6. Exposure Over Confidence

I don’t wait to feel ready.

I publish while uncertain.

I analyze while learning.

I document while building.

Because authority is not declared.

It is accumulated.


The Real Problem Wasn’t Fear of Failure

It was fear of identity collapse.

If I tried fully and failed,
I would have to face a new version of myself.

Quitting early protected my self-image.

That’s uncomfortable to admit.

But it’s honest.

Now I’m choosing exposure over protection.

Structure over emotion.

Analysis over impulse.

Why This Blog Exists

Drudhh.com isn’t a motivation blog.

It’s a documentation of:

  • Avoidance psychology

  • Quitting patterns

  • Structured persistence

  • Emotional regulation under uncertainty

  • Learning startup world
  • decoding  funding  from my own understanding

Everything here is grounded in:

  • Behavioral psychology

  • Reinforcement theory

  • Identity-based habit formation

  • Personal execution experiments

I am not writing as a guru.

I’m writing as someone correcting a 5-year pattern.

That’s authority built through experience.

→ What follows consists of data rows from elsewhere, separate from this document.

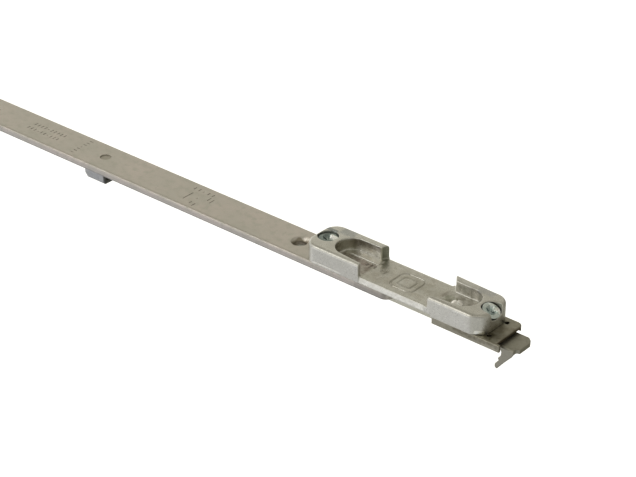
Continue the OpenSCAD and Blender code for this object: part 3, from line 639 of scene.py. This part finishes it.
def striker_field(X, Y, Z):
    out = rrect(X, Y, STR_X0, STR_X1, -STR_W / 2, STR_W / 2, 5.3)
    # left block with its pocket
    left = lift(out, Z, FACE_T, Z_RIM, top=1.2)
    left = smax(left, X - STRIKE, 0.5)
    pl = np.minimum(disc(X, Y, STRIKE - 9.4, -0.4, POCKET_R), poly2(X, Y, [
        (STRIKE - 9.4, -POCKET_R - 0.4), (STRIKE - 0.9, -POCKET_R - 1.15), (STRIKE - 0.3, -POCKET_R - 1.6),
        (STRIKE - 0.1, -STR_W / 2 - 1), (STRIKE + 3, -STR_W / 2 - 1), (STRIKE + 3, STR_W / 2 + 0.2),
        (STRIKE - 0.15, STR_W / 2 + 0.2), (STRIKE - 1.5, POCKET_R - 0.3), (STRIKE - 9.4, POCKET_R - 0.4)]))
    left = smax(left, -lift(pl, Z, Z_FLOOR, 30, bot=0.5), 0.35)
    # plate between the blocks
    plate = smax(Z - Z_FLOOR, FACE_T - Z, 0.3)
    n = math.hypot(2.3, 0.45)
    plate = smax(plate, (-(Y + 8.5) * 2.3 + (Z - FACE_T) * 0.45) / n, 0.35)
    plate = smax(plate, ((Y - 8.0) * 2.3 + (Z - FACE_T) * 0.25) / math.hypot(2.3, 0.25), 0.35)
    plate = np.maximum(plate, np.maximum(STRIKE - 7 - X, X - STRIKE - 34))
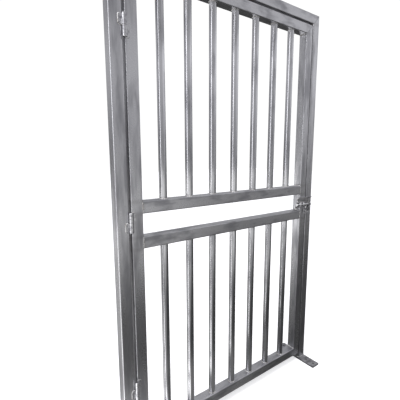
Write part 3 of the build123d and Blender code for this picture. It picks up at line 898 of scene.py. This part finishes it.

Small Action (What I’m Testing Now)

Today’s rule:

Do not increase effort.

Increase exposure.

If something feels uncomfortable but safe —
do it in smaller scale.

Send the message.
Publish the draft.
Record the voice.

And do not evaluate afterward.

Evaluation feeds quitting.

Execution builds tolerance.


Process Rule

Quitting protects identity.
Persistence reshapes it.

Relief feels good.
Repetition builds power.


FAQs (AEO Optimized)

Why do I quit before I even start something important?

Because your brain predicts stress and rewards avoidance with relief. This creates a reinforced quitting loop.

Is quitting before starting a personality trait?

No. It’s usually a learned reinforcement pattern linked to anxiety and self-image protection.

Can repeated quitting be reversed?

Yes. Through structured persistence, controlled exposure, and reducing emotional evaluation.

Does early failure mean I lack ability?

No. Early quitting often reflects identity insecurity, not skill deficiency.